A Congress of Classmates

BY NICK SIOW

As we all know, in the American political system the people elect representatives to speak on their behalf. Elected representatives are expected to lead the nation and, above all, have the answers. Your average layman is not going to have the training or knowledge to solve the complex conflicts and problems that arise in politics. So we as the public assume that the complete spectrum of methods and the entirety of human knowledge will be used to address these problems. We assume that every option will be considered and weighed and then laid out for our approval. We assume that these people we have elected are the best people for the job.

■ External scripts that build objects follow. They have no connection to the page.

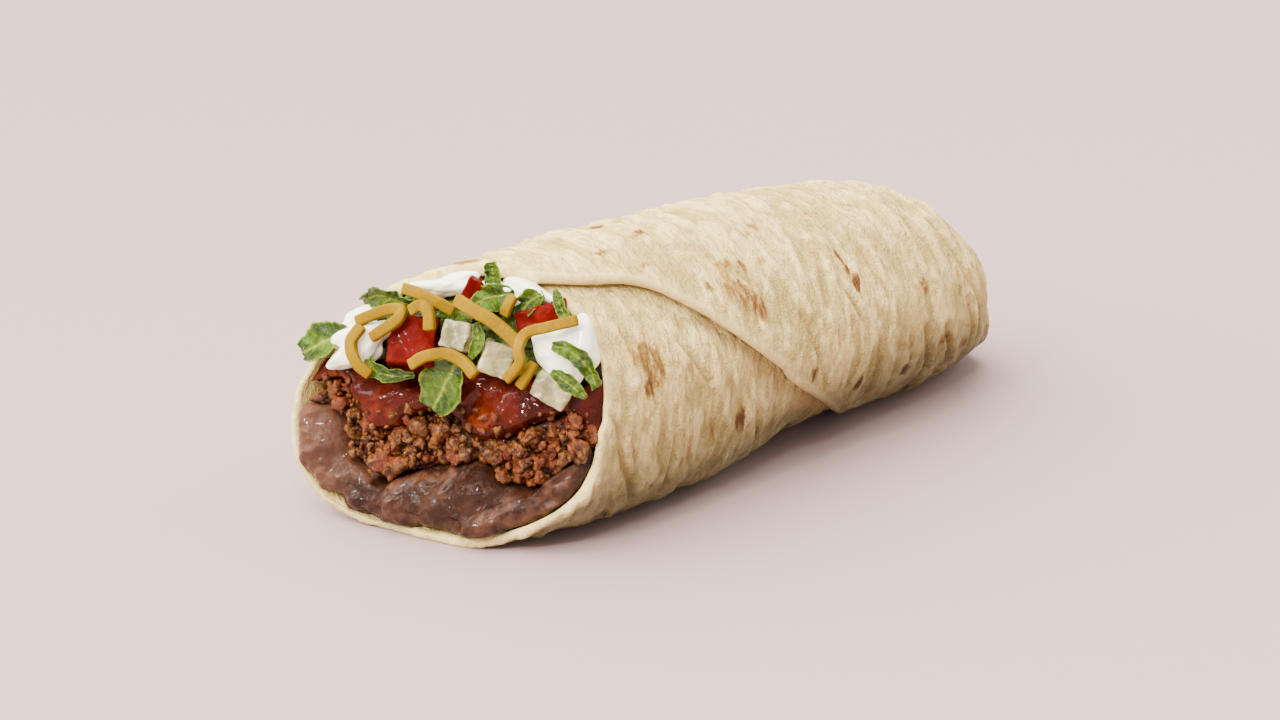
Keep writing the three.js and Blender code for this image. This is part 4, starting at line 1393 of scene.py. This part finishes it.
@dataclass(frozen=True)
class Strip:
    """A flat strip along a path: a shred of cheese or a leaf."""

    name: str
    slot: Slot
    path: tuple[Point, ...]
    width: float
    thick: float
    roll: float = 0.0
    curl: float = 0.0
    frill: float = 0.0
    tip: float = 1.0
    steps: int = 60
    cells: int = 16
    sides: int = 28
    ragged: float = 0.0
    pucker: float = 0.22
    rib: float = 0.25
    rib_width: float = 0.12
    vein_width: float = 0.09
    branches: int = 5
    branch_width: float = 0.07
    branch_share: float = 0.55
    round_end: float = 0.16
    side_power: float = 0.4
    top_power: float = 0.45

    def curve(self, along: Array) -> tuple[Array, Array, Array, float]:
        """Reads the path.

        Args:
            along: shares of its length.

        Returns:
            The places, the directions across it and its normals, and its length.
        """
        knots = np.array(self.path, float)
        chord = np.concatenate([[0], np.cumsum(np.linalg.norm(np.diff(knots, axis=0), axis=1) ** 0.5)])
        fine = np.linspace(0, chord[-1], 400)
        dense = np.stack([follow(list(zip(chord, knots[:, k])), fine) for k in range(3)], -1)
        run = np.concatenate([[0], np.cumsum(np.linalg.norm(np.diff(dense, axis=0), axis=1))])
        want = along * run[-1]
        place = np.stack([np.interp(want, run, dense[:, k]) for k in range(3)], -1)
        slope = np.gradient(dense, run, axis=0)
        tangent = np.stack([np.interp(want, run, slope[:, k]) for k in range(3)], -1)
        tangent /= np.linalg.norm(tangent, axis=-1, keepdims=True)
        face = np.array([0, math.sin(math.radians(self.roll)), math.cos(math.radians(self.roll))])
        side = np.cross(np.broadcast_to(face, tangent.shape), tangent)
        side /= np.linalg.norm(side, axis=-1, keepdims=True)
        return place, side, np.cross(tangent, side), float(run[-1])

    def build(self) -> Object:
        """Builds the strip: a flat leaf with its veins stored, or a shred with round sides."""
        return self.leaf() if self.slot is Slot.LETTUCE else self.shred()

    def shred(self) -> Object:
        """Builds a shred: rings of a rounded box along the path."""
        along, turn = np.meshgrid(np.linspace(0, 1, self.steps),
                                  np.linspace(0, 2 * np.pi, self.sides, endpoint=False), indexing="ij")
        place, side, normal, span = self.curve(along[:, 0])
        seed = self.path[0][0]
        sway = Noise(82).octaves(np.stack([along * span / 2.6, 0 * along + seed, turn / 2], -1), 3)
        from_end = np.minimum(along, 1 - along) * span
        close = np.clip(from_end / (self.round_end * self.width), 0, 1)
        scale = np.sqrt(np.maximum(1 - (1 - close) ** 2, 0.02)) * (1 + self.ragged * sway)
        wide = signed_power(np.cos(turn), self.side_power) * self.width / 2 * scale
        high = signed_power(np.sin(turn), self.top_power) * self.thick / 2 * scale
        body = place[:, None] + side[:, None] * wide[..., None] + normal[:, None] * high[..., None]
        points, faces = rings(body[0].mean(0), body, body[-1].mean(0))
        return make_object(self.name + "_shred", ROLL.from_mouth(points), faces)

    def leaf(self) -> Object:
        """Builds a leaf: a thin curled blade with a ragged outline."""

        def place(along: Array, across: Array, height: Array) -> Array:
            """Puts points of the blade, given as shares along it, across it and through it."""
            place_, side, normal, span = self.curve(along)
            seed = 0 * along + self.path[0][0]
            sway = Noise(81).octaves(np.stack([along * span / 2.0, across * 2, seed], -1), 3)
            taper = mix(1, np.sin(np.pi * mix(0.08, 0.92, along)), self.tip) * (1 + self.ragged * sway)
            off = 2 * across - 1
            wave = self.frill * np.sin(along * span * 1.3 + off * 2) * np.abs(off)
            wave = wave + 0.4 * self.frill * np.sin(along * span * 3.1 + off * 5) * off**2
            flat = np.stack([along * span / 1.5, off * self.width / 3, seed], -1)
            pucker = self.pucker * Noise(83).octaves(flat, 2, 0.6, True)
            bend = self.curl * (off * off - 0.5) * taper + wave + pucker - self.rib * bell(off, self.rib_width)
            thick = self.thick * (1 - 0.6 * np.abs(off) ** 2)
            return ROLL.from_mouth(place_ + side * (off * self.width / 2 * taper)[:, None]
                                   + normal * (bend + (height - 0.5) * thick)[:, None])

        points, faces, shares = block((self.steps, self.cells, 2), place)
        made = make_object(self.name + "_leaf", points, faces)
        off = np.abs(2 * shares[:, 1] - 1)
        main = bell(off, self.vein_width)
        branch = bell((shares[:, 0] * self.branches + off * 1.3) % 1 - 0.5, self.branch_width) * (1 - off)
        set_attribute(made, "vein", np.clip(main + self.branch_share * branch, 0, 1))
        set_attribute(made, "edge", smoothstep(off, 0.86, 1.0))
        return made


def shred(name: str, *path: Point, width: float = 2.2) -> Strip:
    """Names a shred of cheese along a path."""
    return Strip(name, Slot.CHEESE, path, width, 1.4, steps=90, ragged=0.06)


def leaf(name: str, *path: Point, width: float = 6.0, **more: float) -> Strip:
    """Names a piece of lettuce along a path."""
    return Strip(name, Slot.LETTUCE, path, width, 0.6, **{"tip": 0.8, "ragged": 0.22, **more})


DICE = (
    Dice("tomato_1", Slot.TOMATO, (9, 9.4, 7.6), (-8.3, 11, 2.9), (-16, 14, 8)),
    Dice("tomato_2", Slot.TOMATO, (4.2, 5, 4.4), (1.7, 22.5, 1.6), (10, 20, -24)),
    Dice("tomato_3", Slot.TOMATO, (9.6, 4.6, 5), (16.2, 19.7, 1.8), (0, 10, 28)),
    Dice("onion_1", Slot.ONION, (6, 5.4, 4.6), (0.4, 13.9, 2.6), (-6, -8, -4), 0.6),
    Dice("onion_2", Slot.ONION, (5.8, 6.2, 5), (8.8, 10.9, 3.4), (4, 28, -14), 0.6),
    Dice("onion_3", Slot.ONION, (7.2, 5.2, 5), (21, 7.2, 3.2), (10, 12, -24), 0.6),
)
DOLLOPS = (
    Dollop("sour_cream_1", (-4.4, 22.7, 1.2), (7.4, 2.3, 3), 16, lump=0.2),
    Dollop("sour_cream_2", (10.8, 23.6, 1.6), (6.8, 2.2, 2.6), -6, lump=0.25),
    Dollop("sour_cream_3", (21.7, 13.5, 3.2), (6.6, 4.7, 4), -22, (0.9, 4.2, 0.8), 0.15),
    Dollop("sour_cream_4", (-19.6, 9.8, 3.2), (7, 3.6, 3.6), 38, lump=0.2),
    Dollop("sour_cream_5", (-21.6, 13.4, 1.8), (4.8, 2.2, 2.4), 38, lump=0.15),
)
SHREDS = (
    shred("cheese_1", (-11.4, 21.2, 5.2), (-7.7, 20.7, 5.8), (-3.7, 19.5, 5.4), (-0.7, 18.4, 4.2)),
    shred("cheese_2", (0.5, 20.7, 6.8), (4.8, 19.3, 8), (9.5, 17.6, 8.2), (15.3, 14, 7.4), width=2.5),
    shred("cheese_3", (-19.6, 13.6, 6.2), (-14.2, 16.3, 6.9), (-10.2, 17.3, 7.4), (-9.8, 15.6, 8.2),
          (-12.2, 13.2, 9), (-14.8, 11.2, 8.4)),
    shred("cheese_4", (-17.9, 13.2, 6.8), (-19.3, 9.8, 7.6), (-17.6, 6.2, 7.6), (-14.6, 4.2, 6.8)),
    shred("cheese_5", (-7.6, 17.2, 8.6), (-5.4, 18.6, 8.9), (-3.4, 17.6, 9.4), (-2.6, 14.2, 9.4)),
    shred("cheese_6", (-6.2, 7.3, 8.2), (-3.0, 9.5, 8.6), (0.6, 10.5, 8), (4.2, 9.5, 7.6), (7.2, 7.3, 7.8)),
    shred("cheese_7", (25.6, 20.4, 7.4), (20, 18.2, 8), (16.4, 16.6, 8.6), (15.8, 13.8, 9.8),
          (16.4, 11, 9.6), (13.6, 7.6, 8.4), width=2.0),
    shred("cheese_8", (11.5, 23.0, 5.6), (10.8, 21, 6), (10.2, 19, 5.6), width=1.9),
    shred("cheese_9", (18.2, 11.6, 7.2), (17.4, 9.2, 7.8), (16, 6.6, 7.4), width=1.9),
)
LEAVES = (
    leaf("leaf_1", (-31.4, 6, 3.6), (-27.2, 8.9, 4.6), (-22, 11.5, 4.2),
         width=7.5, curl=1.4, frill=0.5, roll=20),
    leaf("leaf_2", (-20.6, 17.6, 3), (-17, 18.8, 4), (-12.8, 18.2, 3.6), (-7.6, 17.6, 2.8),
         width=5, curl=1.2,
         frill=0.5, roll=-25),
    leaf("leaf_3", (-2.6, -0.2, 3.8), (-0.6, 3.8, 5.2), (1.6, 8.8, 5.6),
         width=10, curl=1.8, frill=0.3, roll=12,
         tip=0.75, ragged=0.1),
    leaf("leaf_4", (-17.2, 8.4, 4), (-15.4, 5.6, 5.4), (-11.2, 4.7, 6), (-6.2, 5.5, 5.6),
         width=3, curl=0.8),
    leaf("leaf_5", (5, 17, 6), (6.2, 13.8, 7), (5, 10.4, 6.4), width=2.6, curl=0.5),
    leaf("leaf_6", (2.6, 20.2, 3.4), (6.4, 22, 4.4), (10.8, 23.2, 4.2), width=5.4, curl=0.7, frill=0.9),
    leaf("leaf_7", (12.2, 18.8, 3.6), (13.8, 22, 4.2), (16.4, 24, 3.6), width=4.2, curl=0.8, frill=0.7),
    leaf("leaf_8", (19, 25.1, 4.2), (21, 22.2, 5.4), (23.2, 19.6, 6), width=2.4, curl=0.5),
    leaf("leaf_9", (5.8, 23.8, 2.6), (5.8, 26.2, 3.6), (5.3, 28.4, 4.2), width=4, curl=0.6, frill=0.5),
    leaf("leaf_10", (21.4, 15.2, 7.8), (25.2, 14.6, 8.2), (28.8, 12.2, 7.4), (30.6, 8.9, 6),
         width=3.6, curl=0.9,
         frill=0.5),
    leaf("leaf_11", (22.4, 10.6, 8.6), (26, 8.9, 8.8), (29.6, 6.9, 8), width=2.8, curl=0.7),
    leaf("leaf_12", (-3.8, 17, 2.6), (-0.8, 18.3, 3.2), (2.8, 17.6, 3), width=4, curl=0.8, frill=0.4),
    leaf("leaf_13", (12, 8.8, 2.6), (13.2, 10.6, 3.6), (14.4, 12.4, 3), width=3.6, curl=0.8),
)


# The camera, the light and the floor.


@dataclass
class Studio:
    """The photograph's viewpoint, a soft light and a pale floor."""

    aim: Point = (51.8, 0.43, 21.0)
    distance: float = 477.4
    azimuth: float = -40.56
    elevation: float = 22.0
    lens: float = 67.5
    floor: Colour = (0.345, 0.236, 0.216)
    sun_from: Point = (-0.5, 0.48, 1.0)
    sun_power: float = 19.0
    sun_width: float = 96.0
    sun_colour: Colour = (1.0, 0.98, 0.95)
    sky: float = 1.18
    sky_colour: Colour = (1.0, 0.985, 0.97)
    lamps: tuple[tuple[str, Point, float, float, Colour], ...] = (
        ("front", (0.8, -0.5, 0.8), 0.5, 5.5, (1.0, 0.98, 0.96)),
        ("softbox", (-0.5, 0.12, 0.7), 0.2, 1.5, (1.0, 0.98, 0.96)),
        ("glint_left", (-0.5, -0.1, 0.38), 0.034, 1.7, (1.0, 0.99, 0.97)),
        ("glint_top", (-0.3, -0.36, 0.6), 0.032, 1.4, (1.0, 0.99, 0.97)),
    )

    def place_camera(self) -> None:
        """Puts the camera where the photograph was taken from."""
        a, e = math.radians(self.azimuth), math.radians(self.elevation)
        back = np.array([math.sin(a) * math.cos(e), -math.cos(a) * math.cos(e), math.sin(e)])
        where = (np.array(self.aim) - [MIDDLE, 0, 0] + back * self.distance) * MM
        data = bpy.data.cameras.new("camera")
        data.lens = self.lens
        data.sensor_width = 36.0
        data.clip_start = 0.01
        camera = link("camera", data)
        camera.location = where
        camera.rotation_euler = (math.radians(90 - self.elevation), 0, a)
        bpy.context.scene.camera = camera

    def light(self, name: str, where: Point, size: float, power: float, colour: Colour) -> None:
        """Adds a square lamp that faces the burrito."""
        data = bpy.data.lights.new(name, "AREA")
        data.size = size
        data.energy = power
        data.color = colour
        lamp = link(name, data)
        lamp.location = where
        lamp.rotation_euler = self.facing(where)

    def facing(self, where: Point) -> Point:
        """Gives the turns that face a lamp at a place towards the burrito."""
        x, y, z = where
        return (math.acos(z / math.sqrt(x * x + y * y + z * z)), 0, math.atan2(-y, -x) - math.pi / 2)

    def build(self) -> None:
        """Builds the floor, the sky and the lamps."""
        self.place_camera()
        bpy.ops.mesh.primitive_plane_add(size=6)
        floor = bpy.context.active_object
        floor.name = "floor"
        maker = MaterialMaker("floor")
        maker.surface(Base_Color=self.floor, Roughness=0.6, Specular_IOR_Level=0.2)
        floor.data.materials.append(maker.material)
        world = bpy.data.worlds.new("sky")
        world.use_nodes = True
        background = world.node_tree.nodes["Background"]
        background.inputs["Color"].default_value = (*self.sky_colour, 1)
        background.inputs["Strength"].default_value = self.sky
        bpy.context.scene.world = world
        data = bpy.data.lights.new("sun", "SUN")
        data.energy = self.sun_power
        data.angle = math.radians(self.sun_width)
        data.color = self.sun_colour
        sun = link("sun", data)
        sun.rotation_euler = self.facing(self.sun_from)
        sun.visible_glossy = False
        for lamp in self.lamps:
            self.light(*lamp)


def write_sizes() -> None:
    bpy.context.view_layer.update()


def main() -> None:
    """Builds the burrito piece by piece."""
    logging.basicConfig(level=logging.INFO, format="%(name)s %(message)s")
    mottle = Mottle.group()
    Studio().build()
    looks = {slot: finish.make(mottle) for slot, finish in LOOKS.items()}
    shaded = {node: finish.make(mottle) for node, finish in SHADED_LOOKS.items()}
    finish_piece(Tortilla().build(), looks[Slot.TORTILLA], "tortilla")
    filling = Filling()
    for body, layer in filling.build():
        finish_piece(body, shaded.get(layer.node, looks[layer.slot]), layer.node)
    for crumbs in filling.scatter(looks[Slot.BEEF]):
        finish_piece(crumbs, looks[Slot.BEEF], "ground_beef")
    for piece in (*DICE, *SHREDS, *LEAVES, *DOLLOPS):
        finish_piece(piece.build(), looks[piece.slot], piece.name)
    write_sizes()


if __name__ == "__main__":
    main()
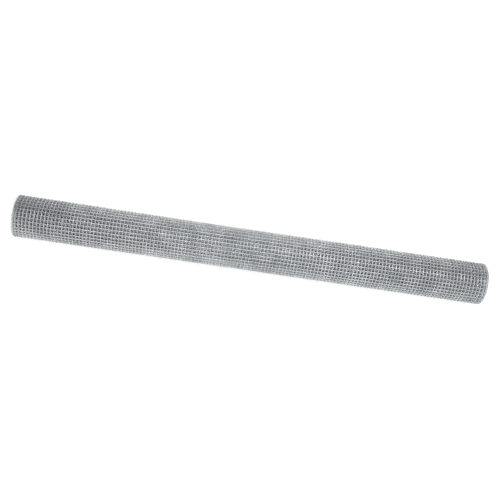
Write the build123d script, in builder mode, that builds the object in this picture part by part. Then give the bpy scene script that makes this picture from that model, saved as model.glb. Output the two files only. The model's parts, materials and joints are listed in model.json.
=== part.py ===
# Roll of galvanized welded wire mesh, lying on its side.
#
# The real thing is one strip of welded mesh, 0.9 m wide and about 3 m long, wound on itself.
# It is modelled as one turned solid with a round bore. The mesh's own cells are too fine for a
# solid, so the wall between the first and the last turn is filled. What shows that it is wound:
# each end has the turns of the edge wire standing as a spiral ridge, with the gap between turns
# cut back by one cell, and outside the last turn ends in a lap, a step as high as one turn.
#
# Units are millimetres. The roll's axis runs along X. The floor is Z = 0, and the origin lies on
# the floor, under the middle of the roll's box. The roll rests as a real one comes to rest: on
# the free edge of its last turn, and on the turn under it.

import os
from math import acos, cos, degrees, radians, sin

from build123d import *

# Driving dimensions
strip_width = 900.0  # width of the mesh, which is the roll's length
outer_diameter = 83.0  # twice the distance from the core's axis to the free edge
turns = 17  # whole turns in the roll
turn_pitch = 1.5  # how much further out each turn lies than the one before it
wire_diameter = 0.8  # with its coat of zinc
wires_through = 2  # a welded mesh is two wires thick, a line wire on a cross wire
cell_width = 6.6  # from one line wire to the next, across the strip

# Sizes that follow from them
outer_radius = outer_diameter / 2
layer = wires_through * wire_diameter
bore_radius = outer_radius - turns * turn_pitch - layer
ridge_depth = cell_width

# The spiral is drawn with half circles about two centres, half a turn's pitch apart
centre_shift = turn_pitch / 4
half_pitch = turn_pitch / 2
last_upper_radius = outer_radius - centre_shift
last_lower_radius = last_upper_radius - half_pitch

# Resting place: the tangent from the free edge to the turn under it lies on the floor
seat_angle = degrees(acos(last_lower_radius / (outer_radius + centre_shift)))
lap_angle = seat_angle - 90
lap_direction = (0, cos(radians(lap_angle)), sin(radians(lap_angle)))
core_height = last_lower_radius + centre_shift * sin(radians(lap_angle))
core = (0, -centre_shift, core_height)

section = Plane(origin=core, x_dir=lap_direction, z_dir=(1, 0, 0))
near_end = section.offset(-strip_width / 2)
far_end = section.offset(strip_width / 2)
profile_plane = Plane(origin=core, x_dir=(1, 0, 0), z_dir=(0, -1, 0))


def half_turn(inward_halves, depth_below_surface):
    """One half circle of the spiral: how many half turns in from the free edge, and how deep
    below the surface of the last turn it runs."""
    upper = inward_halves % 2 == 0
    centre = centre_shift if upper else -centre_shift
    radius = last_upper_radius - inward_halves * half_pitch - depth_below_surface
    return CenterArc((centre, 0), radius, 0 if upper else 180, 180)


def draw_gap_between_turns():
    """The gap that winds from the lap to the first turn, between the ridges of edge wire."""
    outer_wall = [half_turn(n, wire_diameter) for n in range(2 * (turns - 1))]
    inner_wall = [half_turn(n, turn_pitch) for n in range(2 * (turns - 1))]
    Line(outer_wall[0] @ 0, inner_wall[0] @ 0)
    Line(outer_wall[-1] @ 1, inner_wall[-1] @ 1)


with BuildPart() as mesh_roll:
    # Turned blank with its bore
    with BuildSketch(profile_plane):
        with Locations((0, (outer_radius + bore_radius) / 2)):
            Rectangle(strip_width, outer_radius - bore_radius)
    revolve(axis=Axis(core, (1, 0, 0)))

    # The last turn, which winds in from the free edge to the step of the lap
    with BuildSketch(near_end):
        with BuildLine():
            upper_half = half_turn(0, 0)
            lower_half = half_turn(1, 0)
            Line(lower_half @ 1, upper_half @ 0)
        make_face()
    extrude(amount=strip_width, mode=Mode.INTERSECT)

    # The turns that show on both ends
    for end, inward in ((near_end, 1), (far_end, -1)):
        with BuildSketch(end):
            with BuildLine():
                draw_gap_between_turns()
            make_face()
        extrude(amount=inward * ridge_depth, mode=Mode.SUBTRACT)

mesh_roll.part.label = "mesh_roll"

os.makedirs("parts", exist_ok=True)
export_step(mesh_roll.part, "parts/mesh_roll.step")

box = mesh_roll.part.bounding_box()
print("box", box.min, box.max)
print("core height", round(core_height, 3), "bore radius", round(bore_radius, 3))
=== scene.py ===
import json
from math import acos, cos, pi, radians, sin, sqrt

import bpy
from mathutils import Matrix, Vector


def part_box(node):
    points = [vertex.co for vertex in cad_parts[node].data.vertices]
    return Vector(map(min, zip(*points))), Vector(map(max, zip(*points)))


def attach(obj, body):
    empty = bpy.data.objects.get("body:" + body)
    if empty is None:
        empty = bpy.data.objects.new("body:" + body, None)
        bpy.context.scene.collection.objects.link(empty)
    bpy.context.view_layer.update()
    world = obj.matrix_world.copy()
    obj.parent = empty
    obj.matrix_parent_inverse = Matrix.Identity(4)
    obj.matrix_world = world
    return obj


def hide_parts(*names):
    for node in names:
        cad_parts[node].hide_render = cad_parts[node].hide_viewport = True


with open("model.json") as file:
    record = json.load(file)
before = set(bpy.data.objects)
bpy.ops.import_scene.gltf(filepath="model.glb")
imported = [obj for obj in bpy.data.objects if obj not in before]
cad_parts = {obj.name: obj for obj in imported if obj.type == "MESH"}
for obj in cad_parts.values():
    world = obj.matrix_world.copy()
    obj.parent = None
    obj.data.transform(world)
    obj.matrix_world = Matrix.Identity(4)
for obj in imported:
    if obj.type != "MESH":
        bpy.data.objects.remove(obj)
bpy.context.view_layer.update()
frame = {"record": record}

# Winding. The roll is one strip of welded steel mesh, as wide as the roll is long, and each turn
# lies a little further out than the one under it. The strip is modelled flat, as it leaves the
# welder, and is then wound on a path that starts at the free edge and runs inwards.
roll_low, roll_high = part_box("mesh_roll")
bore = next(mount for mount in frame["record"]["mounts"] if mount["name"] == "bore")
core = Vector(bore["pos_m"])
bore_radius = bore["dims"]["r_mm"] / 1000
turns = 17
turn_pitch = 0.0015
wire_diameter = 0.0008
wire_radius = wire_diameter / 2
wires_through = 2
outer_radius = bore_radius + turns * turn_pitch + wires_through * wire_diameter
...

It becomes an interesting realization to recognize that the vast majority of these elected representatives share the same fields of study, received schooling and training from the same institutions, and have the same occupations outside of their career in politics. The U.S. has a vast pool of highly educated and intelligent individuals across every known discipline, yet only a small slice of these disciplines are decently represented in the ruling bodies of our government. The disciplines studied by U.S. congressmen fall almost exclusively into law, business, and politics. Our country is a country run almost entirely by lawyers and businessmen. So the question is: are they the best people for the job?

One need simply look at other successful countries and the occupations of their politicians to see that the U.S. is the odd one out. Tony Tan, the president of Singapore, possesses a Ph.D. in mathematics. He serves alongside Prime Minister Lee Hsien Loong, who earned the same degree. In China, eight out of the nine top governing officials possess degrees or list occupations in the sciences. The Chancellor of Germany, Angela Merkel, has a Ph.D. in chemistry. In other countries, political leadership and a scientific background are not mutually exclusive.

As high school graduates and college students, we recognize that different intellectual challenges require different approaches in order to be solved. The way in which you would approach a challenging calculus problem does not involve the same mindset that would get you far on an in-depth literature essay or a timed pop quiz in biology.

We also recognize that our interests and focuses in schooling gradually change the way we think. There are plenty of jokes and small social observations concerning the overly-analytical perspective of an engineer as opposed to the lofty ideals of a philosophy major. Businessmen are taught in terms of profits and losses. Lawyers spend years studying interpretation of the abstract. As you spend year after year dealing with similar types of problems and studying the same school of thought, your way of thinking and dealing with those problems becomes polarized to the methods you learned. An English major is not going to suddenly be thinking with the scientific method or using first and second-order logic. Every specialty brings something different to the table. Each has its own unique way of solving a problem.

The U.S. has possibly the largest and most diverse pool of these educated, specialized people. Yet it is untapped in the political realm. Other countries are drawing strongly from bright minds of every field of study. The public does not have to look far to see differences in policy between the similarly-trained U.S. politicians and more diverse leading bodies in other nations. While Congress was slashing NASA’s budget, Germany and China were fielding extra deep-space research. The same countries are more eagerly pursuing stem-cell research and use of nuclear energy. Science, and the policies surrounding it, are simply not as developed in the U.S. It seems as though research continues and science inches humankind ever forward, the U.S. government will have neither the desire nor the capacity to help.

My particular interest goes slightly deeper than these surface differences. As I mentioned earlier, each discipline approaches problems in a different way. Each person has a mindset and way of thinking that is very much a product of their education:

What if we don’t have the right way of thinking?

What if our leaders are approaching these issues in the wrong way?

While there are a myriad of consultants and advisers for these lawmakers, the fact of the matter is that these lawmakers do not have the same cognitive processes as an engineer or scientist or doctor.

What if the economic crisis is not something that should better approached with a business or law way of thought, but rather from a methodical, formulaic direction?

What if healthcare and welfare could be better addressed by those who knew the psychological, overarching forms of thought that surrounded them?

What if the environmental problems we face require researchers and experts as lawmakers, rather than just slight collaboration between the two groups?

To answer this, you can’t simply compare the U.S. to other countries and say that it would be better or worse with a Congress full of researchers. The system of government and the individuals are much more complex than that. But for the moment, simply imagine a different Congress. A panel of lawyers and doctors and engineers and chemists and teachers and business in equal proportion working side by side. Take a few of the greedy businessmen and replace them with a few mad scientists. Take a few of the suits and replace them with a few lab coats. A future in this America would not be perfect, but it would be different. And it is a future worth considering.